To be done: Exactly the lines from the one with "Recreate this object as parametric OpenSCAD" to the one with "the flat top.", both included, are to be printed again; leave out the rest.

start

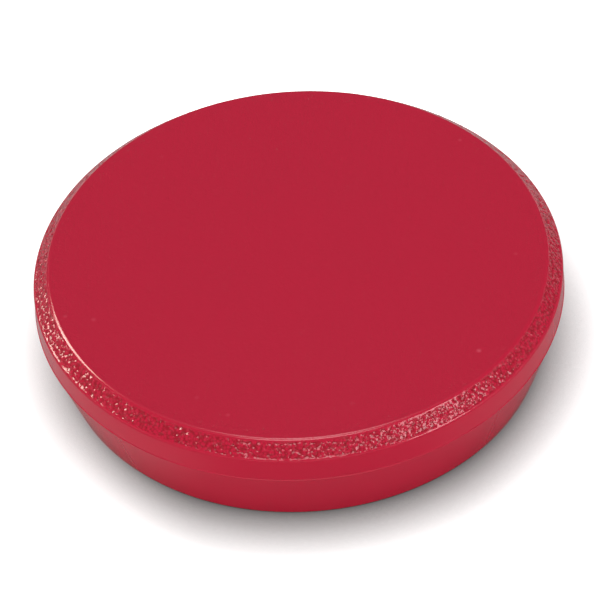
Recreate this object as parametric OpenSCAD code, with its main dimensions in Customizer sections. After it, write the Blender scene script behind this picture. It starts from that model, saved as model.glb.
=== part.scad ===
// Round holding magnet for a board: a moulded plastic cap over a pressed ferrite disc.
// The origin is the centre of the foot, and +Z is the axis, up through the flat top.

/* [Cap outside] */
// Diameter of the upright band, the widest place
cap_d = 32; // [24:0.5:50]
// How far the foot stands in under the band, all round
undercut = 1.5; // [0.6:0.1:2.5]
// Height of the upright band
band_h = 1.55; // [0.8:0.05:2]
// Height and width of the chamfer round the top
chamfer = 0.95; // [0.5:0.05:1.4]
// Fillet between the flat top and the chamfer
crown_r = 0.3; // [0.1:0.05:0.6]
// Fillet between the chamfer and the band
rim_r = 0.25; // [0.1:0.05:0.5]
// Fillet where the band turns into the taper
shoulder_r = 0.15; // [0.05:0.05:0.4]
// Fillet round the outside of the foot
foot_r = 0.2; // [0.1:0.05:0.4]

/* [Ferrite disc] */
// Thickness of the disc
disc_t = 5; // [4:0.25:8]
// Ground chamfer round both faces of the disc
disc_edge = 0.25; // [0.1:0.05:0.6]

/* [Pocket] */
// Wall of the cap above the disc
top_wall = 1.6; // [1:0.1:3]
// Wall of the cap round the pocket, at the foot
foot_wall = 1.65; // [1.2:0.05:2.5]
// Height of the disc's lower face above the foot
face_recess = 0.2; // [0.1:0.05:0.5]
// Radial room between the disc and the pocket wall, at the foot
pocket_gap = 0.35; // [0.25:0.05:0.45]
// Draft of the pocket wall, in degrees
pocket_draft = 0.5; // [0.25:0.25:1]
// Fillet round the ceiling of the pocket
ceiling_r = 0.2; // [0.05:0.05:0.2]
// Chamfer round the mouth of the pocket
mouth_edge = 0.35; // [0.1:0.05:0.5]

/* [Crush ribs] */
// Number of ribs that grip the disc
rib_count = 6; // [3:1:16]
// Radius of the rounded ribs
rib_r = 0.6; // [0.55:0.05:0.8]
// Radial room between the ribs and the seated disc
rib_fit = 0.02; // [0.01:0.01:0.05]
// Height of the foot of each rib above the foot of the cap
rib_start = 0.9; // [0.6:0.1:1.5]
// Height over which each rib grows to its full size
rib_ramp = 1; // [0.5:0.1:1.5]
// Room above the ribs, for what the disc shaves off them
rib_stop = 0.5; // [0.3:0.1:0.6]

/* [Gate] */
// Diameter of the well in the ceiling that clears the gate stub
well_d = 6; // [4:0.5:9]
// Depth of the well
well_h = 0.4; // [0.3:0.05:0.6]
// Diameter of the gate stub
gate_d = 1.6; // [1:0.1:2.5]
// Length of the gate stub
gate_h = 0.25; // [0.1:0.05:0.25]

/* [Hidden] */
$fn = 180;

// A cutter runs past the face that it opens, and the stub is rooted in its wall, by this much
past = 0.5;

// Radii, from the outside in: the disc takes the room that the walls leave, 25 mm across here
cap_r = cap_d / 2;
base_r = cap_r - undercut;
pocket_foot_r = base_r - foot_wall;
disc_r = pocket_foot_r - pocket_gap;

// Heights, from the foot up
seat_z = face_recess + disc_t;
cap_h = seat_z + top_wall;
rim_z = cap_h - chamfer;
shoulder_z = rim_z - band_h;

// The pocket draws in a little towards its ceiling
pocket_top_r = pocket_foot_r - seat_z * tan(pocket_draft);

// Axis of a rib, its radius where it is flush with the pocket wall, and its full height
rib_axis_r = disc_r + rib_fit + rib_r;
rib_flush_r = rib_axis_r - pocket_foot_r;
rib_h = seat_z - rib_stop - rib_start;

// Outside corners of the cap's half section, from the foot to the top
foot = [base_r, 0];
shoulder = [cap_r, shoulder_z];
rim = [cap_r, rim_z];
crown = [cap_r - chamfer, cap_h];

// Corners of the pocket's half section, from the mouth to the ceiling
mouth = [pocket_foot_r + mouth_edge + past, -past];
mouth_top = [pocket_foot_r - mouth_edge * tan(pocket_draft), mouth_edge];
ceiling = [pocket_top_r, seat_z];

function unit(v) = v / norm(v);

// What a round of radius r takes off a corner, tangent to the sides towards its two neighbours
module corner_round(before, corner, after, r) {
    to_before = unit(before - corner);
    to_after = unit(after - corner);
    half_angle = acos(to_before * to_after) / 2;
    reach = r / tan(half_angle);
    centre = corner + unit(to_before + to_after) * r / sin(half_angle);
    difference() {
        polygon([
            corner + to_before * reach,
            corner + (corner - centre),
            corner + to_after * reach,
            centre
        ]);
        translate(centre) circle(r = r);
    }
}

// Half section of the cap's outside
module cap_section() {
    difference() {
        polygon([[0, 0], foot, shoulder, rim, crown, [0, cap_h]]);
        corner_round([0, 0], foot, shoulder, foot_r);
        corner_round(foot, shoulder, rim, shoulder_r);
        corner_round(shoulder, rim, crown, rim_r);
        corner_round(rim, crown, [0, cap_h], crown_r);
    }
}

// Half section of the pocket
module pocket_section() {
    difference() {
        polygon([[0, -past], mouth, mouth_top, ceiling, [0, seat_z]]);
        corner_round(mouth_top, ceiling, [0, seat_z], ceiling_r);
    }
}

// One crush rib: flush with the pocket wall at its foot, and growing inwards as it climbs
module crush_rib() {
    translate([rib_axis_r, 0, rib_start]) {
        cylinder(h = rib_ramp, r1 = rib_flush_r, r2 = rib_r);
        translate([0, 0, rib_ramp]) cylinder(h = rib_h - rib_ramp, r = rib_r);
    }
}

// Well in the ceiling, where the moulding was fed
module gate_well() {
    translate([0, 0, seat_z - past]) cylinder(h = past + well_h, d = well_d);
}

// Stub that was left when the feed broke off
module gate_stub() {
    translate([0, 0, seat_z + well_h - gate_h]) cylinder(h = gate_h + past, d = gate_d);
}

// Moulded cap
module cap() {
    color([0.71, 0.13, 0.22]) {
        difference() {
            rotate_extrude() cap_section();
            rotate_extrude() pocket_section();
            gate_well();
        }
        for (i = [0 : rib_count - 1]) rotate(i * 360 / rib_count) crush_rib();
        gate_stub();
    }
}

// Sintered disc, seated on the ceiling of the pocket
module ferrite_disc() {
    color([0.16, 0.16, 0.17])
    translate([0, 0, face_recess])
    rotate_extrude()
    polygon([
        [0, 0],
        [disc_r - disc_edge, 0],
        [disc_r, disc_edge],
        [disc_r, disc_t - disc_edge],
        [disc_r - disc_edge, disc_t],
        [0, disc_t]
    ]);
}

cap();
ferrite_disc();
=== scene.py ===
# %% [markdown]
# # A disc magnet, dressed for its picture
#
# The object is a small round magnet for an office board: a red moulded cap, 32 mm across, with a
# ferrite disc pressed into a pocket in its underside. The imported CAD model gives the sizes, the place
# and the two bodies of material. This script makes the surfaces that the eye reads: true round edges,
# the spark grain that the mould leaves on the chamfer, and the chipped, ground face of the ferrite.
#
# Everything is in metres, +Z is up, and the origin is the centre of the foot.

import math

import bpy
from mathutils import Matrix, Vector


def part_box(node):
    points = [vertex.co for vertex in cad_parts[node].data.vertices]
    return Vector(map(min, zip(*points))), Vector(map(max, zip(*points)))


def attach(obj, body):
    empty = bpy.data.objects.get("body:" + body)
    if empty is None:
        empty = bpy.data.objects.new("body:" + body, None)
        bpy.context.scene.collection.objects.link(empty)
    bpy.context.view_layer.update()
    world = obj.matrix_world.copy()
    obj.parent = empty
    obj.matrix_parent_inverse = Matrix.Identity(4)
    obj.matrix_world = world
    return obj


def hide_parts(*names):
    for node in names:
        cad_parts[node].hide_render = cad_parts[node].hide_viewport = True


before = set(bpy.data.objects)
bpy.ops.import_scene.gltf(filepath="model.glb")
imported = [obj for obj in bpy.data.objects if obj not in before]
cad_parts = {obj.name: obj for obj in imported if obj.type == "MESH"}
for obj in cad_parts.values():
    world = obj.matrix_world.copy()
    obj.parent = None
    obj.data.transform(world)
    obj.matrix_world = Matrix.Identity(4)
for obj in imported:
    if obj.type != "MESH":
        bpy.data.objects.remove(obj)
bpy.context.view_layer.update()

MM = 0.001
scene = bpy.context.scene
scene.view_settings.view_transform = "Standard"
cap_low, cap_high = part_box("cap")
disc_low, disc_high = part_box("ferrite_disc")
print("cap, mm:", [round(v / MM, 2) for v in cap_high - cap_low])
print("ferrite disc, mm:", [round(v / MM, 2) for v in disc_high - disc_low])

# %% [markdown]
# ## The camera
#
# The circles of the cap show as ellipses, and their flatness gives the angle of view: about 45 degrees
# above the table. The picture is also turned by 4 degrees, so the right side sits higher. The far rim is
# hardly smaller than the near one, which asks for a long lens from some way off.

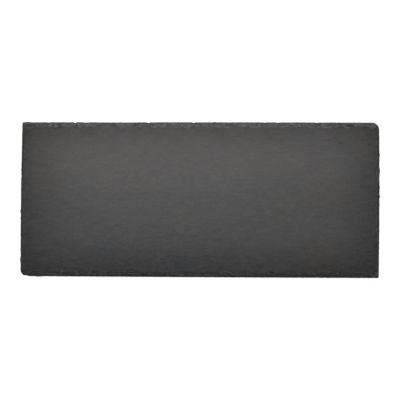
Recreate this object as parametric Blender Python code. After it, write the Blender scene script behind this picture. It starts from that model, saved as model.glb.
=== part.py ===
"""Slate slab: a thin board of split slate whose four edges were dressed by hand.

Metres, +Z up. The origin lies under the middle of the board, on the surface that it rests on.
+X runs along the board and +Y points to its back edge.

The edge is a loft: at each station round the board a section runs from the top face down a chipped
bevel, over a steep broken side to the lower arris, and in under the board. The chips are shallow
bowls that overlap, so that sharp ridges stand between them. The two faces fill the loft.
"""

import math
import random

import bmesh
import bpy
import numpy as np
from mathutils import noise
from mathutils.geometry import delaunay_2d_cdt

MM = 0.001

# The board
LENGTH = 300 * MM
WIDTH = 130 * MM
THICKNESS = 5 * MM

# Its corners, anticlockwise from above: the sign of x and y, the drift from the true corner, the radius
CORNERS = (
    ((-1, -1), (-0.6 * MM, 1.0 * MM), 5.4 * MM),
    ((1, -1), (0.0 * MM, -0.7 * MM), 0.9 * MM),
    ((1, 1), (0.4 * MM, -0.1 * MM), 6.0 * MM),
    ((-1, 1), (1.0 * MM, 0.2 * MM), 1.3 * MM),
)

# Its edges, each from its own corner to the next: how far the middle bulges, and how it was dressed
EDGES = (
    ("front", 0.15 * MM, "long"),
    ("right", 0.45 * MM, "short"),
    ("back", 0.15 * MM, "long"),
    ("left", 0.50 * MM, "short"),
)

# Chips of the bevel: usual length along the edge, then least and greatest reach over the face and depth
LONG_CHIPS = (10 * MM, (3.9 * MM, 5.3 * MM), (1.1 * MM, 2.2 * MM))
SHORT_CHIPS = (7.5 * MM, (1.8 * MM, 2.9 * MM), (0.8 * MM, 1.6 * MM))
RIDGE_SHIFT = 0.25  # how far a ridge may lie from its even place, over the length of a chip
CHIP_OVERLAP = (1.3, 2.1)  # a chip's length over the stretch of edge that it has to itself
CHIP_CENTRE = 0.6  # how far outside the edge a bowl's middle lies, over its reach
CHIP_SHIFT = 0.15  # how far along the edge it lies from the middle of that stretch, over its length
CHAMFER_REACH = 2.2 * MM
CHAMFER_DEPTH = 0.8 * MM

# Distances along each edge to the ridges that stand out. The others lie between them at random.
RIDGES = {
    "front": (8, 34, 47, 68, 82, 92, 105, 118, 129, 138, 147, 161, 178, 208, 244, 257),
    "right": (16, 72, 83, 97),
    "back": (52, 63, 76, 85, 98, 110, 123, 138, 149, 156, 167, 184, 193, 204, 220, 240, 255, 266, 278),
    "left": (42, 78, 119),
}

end
start

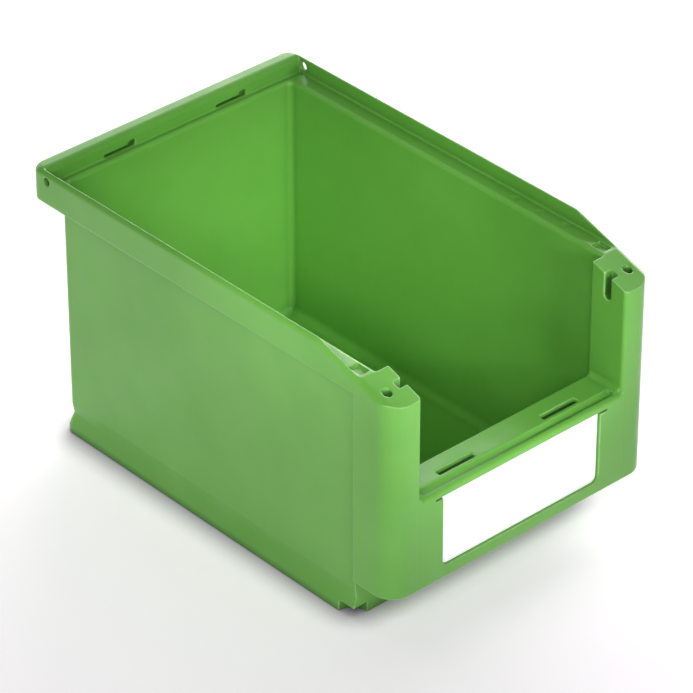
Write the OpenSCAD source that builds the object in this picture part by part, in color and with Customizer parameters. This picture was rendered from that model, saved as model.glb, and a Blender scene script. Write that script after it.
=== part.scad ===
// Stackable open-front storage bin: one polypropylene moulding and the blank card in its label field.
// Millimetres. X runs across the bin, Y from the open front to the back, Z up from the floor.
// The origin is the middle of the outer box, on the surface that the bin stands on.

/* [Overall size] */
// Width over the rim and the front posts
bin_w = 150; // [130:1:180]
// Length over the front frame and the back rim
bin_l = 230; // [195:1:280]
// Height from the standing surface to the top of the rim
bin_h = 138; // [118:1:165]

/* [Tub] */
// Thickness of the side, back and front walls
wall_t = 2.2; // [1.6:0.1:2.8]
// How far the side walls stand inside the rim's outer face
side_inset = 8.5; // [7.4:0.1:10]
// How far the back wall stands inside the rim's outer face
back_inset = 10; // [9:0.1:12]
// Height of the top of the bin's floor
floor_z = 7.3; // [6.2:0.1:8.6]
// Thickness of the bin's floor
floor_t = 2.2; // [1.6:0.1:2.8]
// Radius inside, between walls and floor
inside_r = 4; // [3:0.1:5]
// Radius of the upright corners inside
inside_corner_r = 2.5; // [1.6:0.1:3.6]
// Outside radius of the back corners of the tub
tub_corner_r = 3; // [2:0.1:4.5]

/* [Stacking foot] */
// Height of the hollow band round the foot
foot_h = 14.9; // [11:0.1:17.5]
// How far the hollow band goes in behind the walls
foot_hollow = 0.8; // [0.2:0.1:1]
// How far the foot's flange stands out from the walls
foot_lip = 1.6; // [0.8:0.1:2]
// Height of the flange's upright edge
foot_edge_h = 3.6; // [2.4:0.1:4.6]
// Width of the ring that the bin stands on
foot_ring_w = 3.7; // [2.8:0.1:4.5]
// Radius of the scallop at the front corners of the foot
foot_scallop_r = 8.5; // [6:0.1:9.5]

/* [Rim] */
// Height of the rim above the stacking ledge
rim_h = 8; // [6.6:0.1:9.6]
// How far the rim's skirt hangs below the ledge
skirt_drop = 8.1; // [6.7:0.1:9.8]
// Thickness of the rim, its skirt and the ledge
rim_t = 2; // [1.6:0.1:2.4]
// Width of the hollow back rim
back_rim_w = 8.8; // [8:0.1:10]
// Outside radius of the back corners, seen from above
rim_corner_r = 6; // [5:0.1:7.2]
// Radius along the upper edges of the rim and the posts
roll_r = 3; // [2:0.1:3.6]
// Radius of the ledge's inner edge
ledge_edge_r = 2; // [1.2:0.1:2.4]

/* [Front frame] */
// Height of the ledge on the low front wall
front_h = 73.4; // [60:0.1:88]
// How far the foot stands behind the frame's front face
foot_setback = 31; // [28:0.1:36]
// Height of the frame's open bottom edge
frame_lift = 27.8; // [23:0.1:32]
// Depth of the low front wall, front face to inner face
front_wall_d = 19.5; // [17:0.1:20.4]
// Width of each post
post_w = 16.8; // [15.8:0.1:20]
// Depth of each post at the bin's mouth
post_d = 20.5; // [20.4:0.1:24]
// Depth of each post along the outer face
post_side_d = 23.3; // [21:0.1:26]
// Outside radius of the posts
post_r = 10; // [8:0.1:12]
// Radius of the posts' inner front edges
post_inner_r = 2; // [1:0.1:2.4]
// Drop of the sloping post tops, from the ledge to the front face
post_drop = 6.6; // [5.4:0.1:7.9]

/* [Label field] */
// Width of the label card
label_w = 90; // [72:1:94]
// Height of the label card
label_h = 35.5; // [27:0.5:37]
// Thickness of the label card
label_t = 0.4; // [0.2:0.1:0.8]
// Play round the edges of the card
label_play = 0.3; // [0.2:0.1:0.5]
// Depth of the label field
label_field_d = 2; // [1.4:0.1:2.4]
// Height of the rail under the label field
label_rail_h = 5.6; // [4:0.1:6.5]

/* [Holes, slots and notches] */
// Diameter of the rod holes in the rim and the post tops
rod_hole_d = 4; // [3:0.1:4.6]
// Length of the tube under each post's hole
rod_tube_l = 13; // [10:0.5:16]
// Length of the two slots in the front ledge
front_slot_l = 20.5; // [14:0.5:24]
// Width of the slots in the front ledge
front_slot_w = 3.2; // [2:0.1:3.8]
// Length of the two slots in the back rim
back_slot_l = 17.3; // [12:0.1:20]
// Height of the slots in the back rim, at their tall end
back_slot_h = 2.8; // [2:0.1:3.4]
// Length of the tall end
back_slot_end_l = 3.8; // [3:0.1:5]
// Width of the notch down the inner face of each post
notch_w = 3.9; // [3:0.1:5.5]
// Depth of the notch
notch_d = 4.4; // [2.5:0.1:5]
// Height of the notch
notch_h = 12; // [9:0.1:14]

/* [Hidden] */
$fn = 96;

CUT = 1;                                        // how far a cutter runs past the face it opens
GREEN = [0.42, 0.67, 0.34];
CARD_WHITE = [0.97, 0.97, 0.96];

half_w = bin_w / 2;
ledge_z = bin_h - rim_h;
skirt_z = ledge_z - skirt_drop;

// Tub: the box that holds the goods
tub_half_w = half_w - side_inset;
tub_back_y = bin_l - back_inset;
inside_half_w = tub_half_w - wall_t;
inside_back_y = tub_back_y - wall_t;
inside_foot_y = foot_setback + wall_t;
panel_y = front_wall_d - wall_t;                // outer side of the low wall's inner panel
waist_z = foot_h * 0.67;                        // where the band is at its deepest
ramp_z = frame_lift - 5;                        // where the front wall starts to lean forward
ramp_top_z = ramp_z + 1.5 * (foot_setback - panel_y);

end
start

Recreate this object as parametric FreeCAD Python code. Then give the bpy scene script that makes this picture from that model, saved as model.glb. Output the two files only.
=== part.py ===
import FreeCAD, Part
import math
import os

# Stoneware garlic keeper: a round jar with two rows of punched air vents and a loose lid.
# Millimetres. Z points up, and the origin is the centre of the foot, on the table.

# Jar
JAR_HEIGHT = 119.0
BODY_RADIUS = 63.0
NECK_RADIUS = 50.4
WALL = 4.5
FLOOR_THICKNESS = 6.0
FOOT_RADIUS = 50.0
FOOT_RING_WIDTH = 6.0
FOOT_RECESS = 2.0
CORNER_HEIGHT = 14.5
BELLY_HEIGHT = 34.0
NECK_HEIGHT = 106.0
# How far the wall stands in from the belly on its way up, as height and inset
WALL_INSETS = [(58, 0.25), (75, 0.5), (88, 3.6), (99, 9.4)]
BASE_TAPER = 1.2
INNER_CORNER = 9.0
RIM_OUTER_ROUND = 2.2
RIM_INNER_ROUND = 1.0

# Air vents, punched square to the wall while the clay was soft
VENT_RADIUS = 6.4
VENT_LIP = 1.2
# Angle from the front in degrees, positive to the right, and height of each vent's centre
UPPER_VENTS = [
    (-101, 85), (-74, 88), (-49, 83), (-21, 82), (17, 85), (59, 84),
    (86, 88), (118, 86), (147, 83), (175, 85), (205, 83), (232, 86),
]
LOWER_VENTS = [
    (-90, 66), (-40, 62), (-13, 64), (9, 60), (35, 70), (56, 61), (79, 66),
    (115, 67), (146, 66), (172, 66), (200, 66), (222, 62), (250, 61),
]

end

Final result:
Recreate this object as parametric OpenSCAD code, with its main dimensions in Customizer sections. After it, write the Blender scene script behind this picture. It starts from that model, saved as model.glb.
=== part.scad ===
// Round holding magnet for a board: a moulded plastic cap over a pressed ferrite disc.
// The origin is the centre of the foot, and +Z is the axis, up through the flat top.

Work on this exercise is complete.